Which is where we find ourselves today, and what better way to kick the whole thing off than with something that was, at one point in time, considered the worst movie ever made.
Ladies and Gentlemen, I present to you, Plan 9 From Outer Space.

When Ed Wood shuffled off this mortal coil on December 10, 1978, due to a heart attack brought about from years of alcohol abuse, his career was viewed by nearly everyone as a complete and utter failure.
The Director/Writer/Editor/Actor/Occasional Stuntman had 45 credits to his name and, if I’m to be honest here, not one of them was what you’d call good, or decent, or even passable. Hell, if The Razzies had existed when Ed was alive, he’d have swept every category, every year.
This was down to the fact that Wood’s love for cinema completely outstripped his abilities within the field. He made disaster after disaster, throwing himself lock, stock, and two smoking reels into such fantastic trash as Glen or Glenda and Bride of the Monster, but he would never be acknowledged, at least in is lifetime, as anything more than a hack that Hollywood spat out as soon as it could. Then in 1980, a book was released that changed how people perceived Ed Wood and his work.
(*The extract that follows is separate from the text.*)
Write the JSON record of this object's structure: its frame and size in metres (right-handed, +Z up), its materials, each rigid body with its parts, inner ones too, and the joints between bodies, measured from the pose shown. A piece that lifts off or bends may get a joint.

The Golden Turkey Awards hit the shelves and named him “The Worst Director of All Time” and Plan 9 from Outer Space as “The Worst Film Ever Made” and just like that, people decided they needed to have more Ed Wood in their lives. But what is it about Plan 9… that made it such a catastrophe and is it as bad as everyone claims?
In a nutshell, yes. If you look at everything that’s wrong with it, individually, then there is no way anyone should ever waste even five minutes of their life watching it. The acting is as wooden as the furniture department of IKEA, the script is the nonsensical ramblings of a drugged up madman, and the editing and special effects would’ve been better handled by Stevie Wonder, but when you view it as a whole it somehow works and instead of being something you’d use to torture a confession out of criminals, it’s a glorious disaster of a masterpiece.
Before Plan 9… had even started filming, Bela Lugosi decided that he’d had enough of life and up and died, leaving Wood with about 15 minutes of film that he had no idea what to do with. Never being one to let something as trivial as a dead leading actor get in the way of his art, Wood decided that the best way forward was to higher wife’s chiropractor, Tom Mason, to replace the horror, legend, which wouldn’t have been a problem except Mason was about a foot taller than Lugosi and looked nothing like him.
Wood’s way around this was simple, have his replacement stoop over as much as he possibly could while covering his face in a replica of Bela’s iconic Dracula cape and he’d have gotten away with it too if it wasn’t for the fact that it’s never explained why the character is full-faced in one shot and then in the next, his face is totally obscured for the camera. That and the fact that it’s so obviously NOT Lugosi in those scenes is just hysterical.
The whole acting department deserves special mention here, with performances ranging between players reading their lines off of cards that are taped to items on set to so much ham it would make a vegan explode at a thousand paces, it truly is a masterclass in how not to act. Also, the brilliance of having someone as well known as Vampira in the film and then have her say nothing is either down to some inspired directing from Wood or, as I suspect, her straight out refusal to say any of the lines he might have written for her. And, to be honest, that’s not surprising.
The script is utter garbage. It’s so convoluted that it’s almost impossible to explain, but it revolves around an alien race coming to Earth to stop the human race from developing ‘Solaronite’ which they’re convinced that the stupid humans will use to blow up the universe, but when the governments of the world ignore their attempts at communication, they figure the best way to make their point is to enact ‘Plan 9’ and raise the dead from their graves.
Why they do this is never really explained, neither is why they can only raise three at a time but I suspect that might have something to do with a very small budget and the fact that most people considered Wood as mad as a bag of rabid badgers that had been poked with a pointy stick and flat out refused to work with him. But Edward D. Wood needed nobody.
He wore three hats on Plan 9... as writer, director, and editor, and I’m pretty sure when they have the climactic fight scene at the end of the film he’s also Dudley Manlove’s stunt double. This proves that Wood’s ambition was always a lot larger than his ability as his work behind the camera and in the editing room leaves a lot to be desired.
There are boom mics in shot, a graveyard that looks like it could fall over in a light breeze, and inexplicable scenes where it’s blatantly daylight one second before the cut puts us in a backstage lot with a jet black backdrop, his directing style makes Uwe Boll look like Christopher Nolan and seems to revolve around a belief that “To hell with it, let’s just shoot it now and I’ll fix it in editing”. Which he doesn’t, leaving every mistake in and then doubling down on the ‘special’ effects. Every battle that isn’t stock footage, a trick Wood used as often as possible because it didn’t cost him a single penny, has explosions literally scratched onto the negative and the flying saucer he used is…well…I’ll let you be the judge.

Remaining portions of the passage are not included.